Walker – like Manly – exploded out of the blocks. He showed wonderful footwork on the right edge to make the usually-reliable Isaah Yeo look second rate before pushing past Blues teammate Matt Moylan to make it 6-0 before Penrith touched the ball.
He produced a sublime piece of work to retrieve a poor pass and kick ahead then loom up in support to bag his second (and his side's third). He was heavily involved in attack, passing and kicking well in the opening 40, and slotted four goals from as many attempts – two from right on the sideline – after being handed the kicking duties with every other regular candidate unavailable through injury.
Walker busted a stunning, match-high 11 tackles for good measure and while his second half saw a significant step down in his impact, he was not alone.
"I thought he was terrific. He showed in the first half what I've seen and known all along," Manly coach Trent Barrett said after the game.
"He's been bashed from pillar to post by everyone saying he's not this or he's not that. I think we saw some glimpses tonight of what he can do when things are going well. In the first half things were going well for us and he got put in positions where he can do those things that he does."
Young sharpshooter was never going to kick for Penrith
Young halfback Nathan Cleary may have been racking up hundreds of points in the NYC this year but Griffin said he never contemplated burdening the 18-year-old second-gamer with even more responsibility this early in his career.
Even after skipper Matt Moylan shanked his first two attempts Cleary wasn't called up; instead reliable hooker Peter Wallace wound back the clock and nailed three important goals as his side raced into the lead from a long way behind.
"I thought he had enough on his plate at the moment," Grffin said.
"I was happy with Matt or Peter, they both practised this week – though Matt probably needs a bit more practice!"
Another lapse costs Manly dearly
A clearly frustrated Barrett said his team will continue to have to deal with frustrating losses until they can learn to stay in the game for the full 80 minutes.
At 24-4 up, they should have been able to hang on regardless of how well their opposition played but, as was the case with a quick three-try burst either side of half-time last week in a 30-18 loss to Canberra and a Round 5 loss at home where they were better than the Rabbitohs for roughly 60 minutes after a costly slow start, it was a short period of scoring against them that cost them two vital competition points.
"It's probably been pretty prominent in all our games, we've been the better side for an hour and have a 15, 20 minute period where we capitulate and can't handle any adversity and that's what happened again," Barrett said.

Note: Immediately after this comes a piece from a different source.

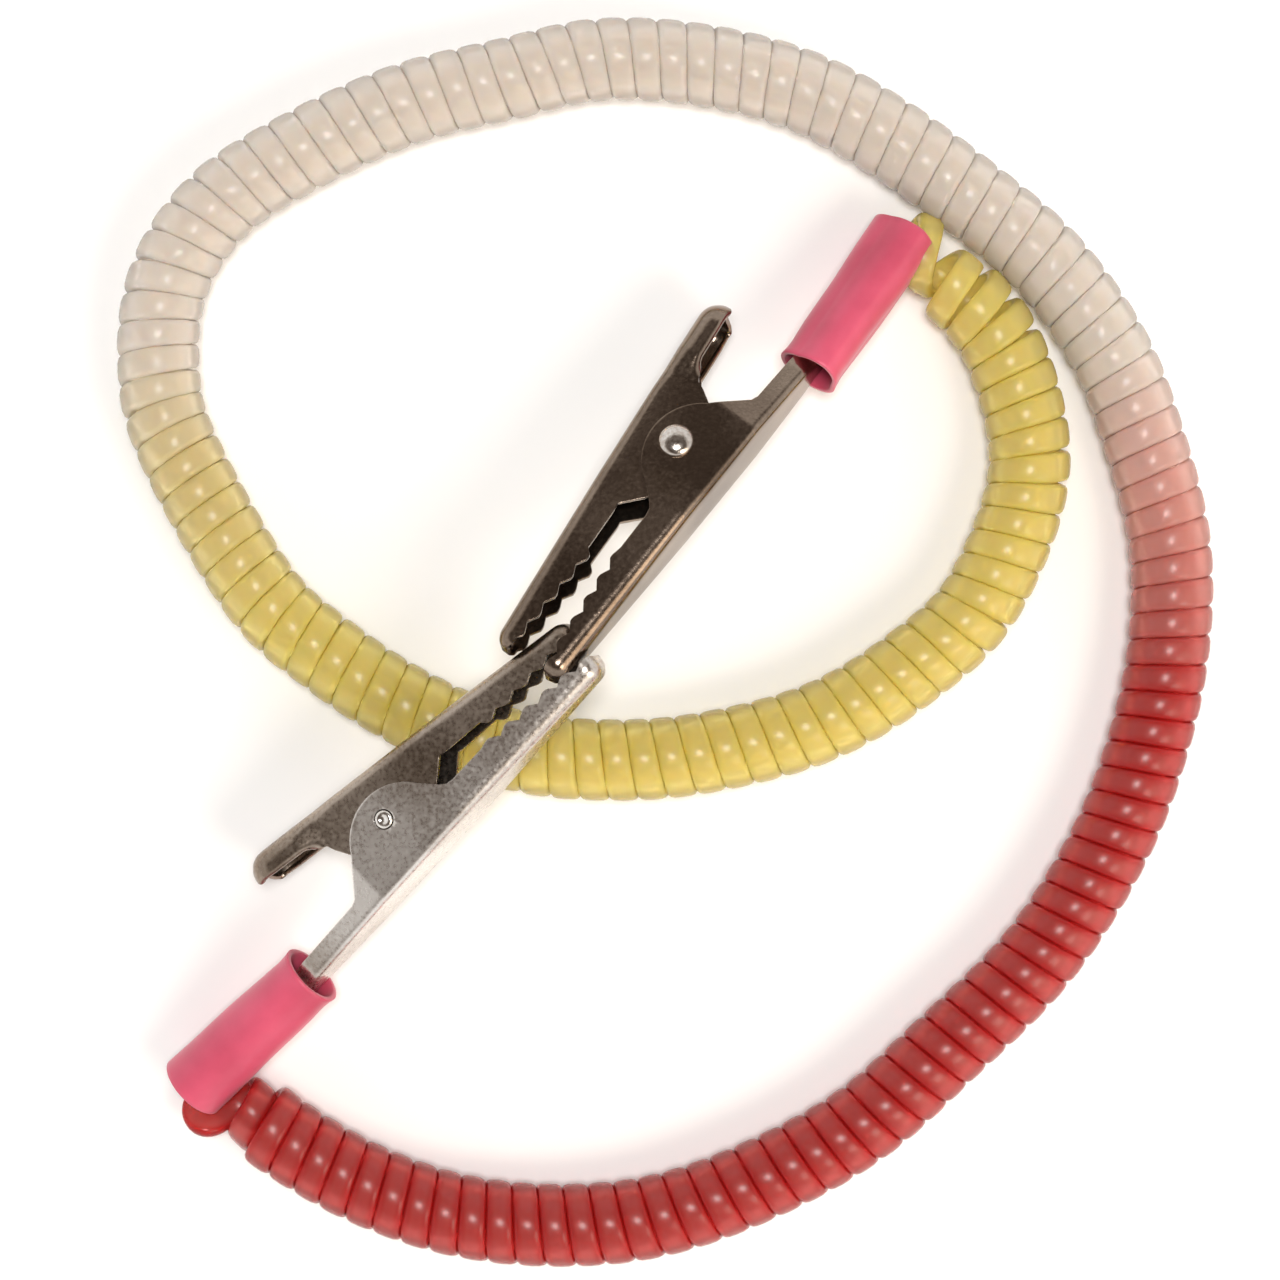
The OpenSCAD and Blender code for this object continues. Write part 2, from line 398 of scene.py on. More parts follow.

"To be a first grader and to win consistently at this level you have to be able to play for 80 minutes and we can't at the moment. And until we do we're going to be on the end of that again."
The three sets that won it for Penrith
Midway through the second half, with their comeback underway but with a huge hill to climb at 24-14 down, the visitors had to absorb a gruelling three sets of defence at their line. The moment fullback Moylan finally broke the run of time without the ball when he cleaned up a grubber just inside the field of play with his side not having suffered further damage on the scoreboard was the turning point, Penrith players said after the game.
Having scored twice to bring it back from 24-4, Penrith lost the ball coming out of territory when Moylan couldn't reel in a Trent Merrin offload in the midfield in the 57th minute. A terrific run from Tom Trbojevic was only stopped inches short of the line by some desperate defence. A drop out, a full set at the line, another drop out and a third full set at the line followed.
When Moylan finally cleaned up an attacking grubber in the 62nd minute Penrith should have been out on their feet but the confidence they got out of that defensive stretch set them up to make a late charge to victory.
They forced a drop out of their own in the 66th minute after some good running sets and marched over for three tries in seven minutes from there on.
"The big turning point was where we defended three sets on our line in the second half and 'Moysa' brought the ball back from that little grubber. I think that was a big turning point there and we just got on a role from there. The boys played some great footy and we won off the back of that," Cartwright said.
Added Cleary: "I think [the turning point] was actually after we defended those three sets on our line and we ended up scoring not long after that and we just got the momentum and we kept going forward."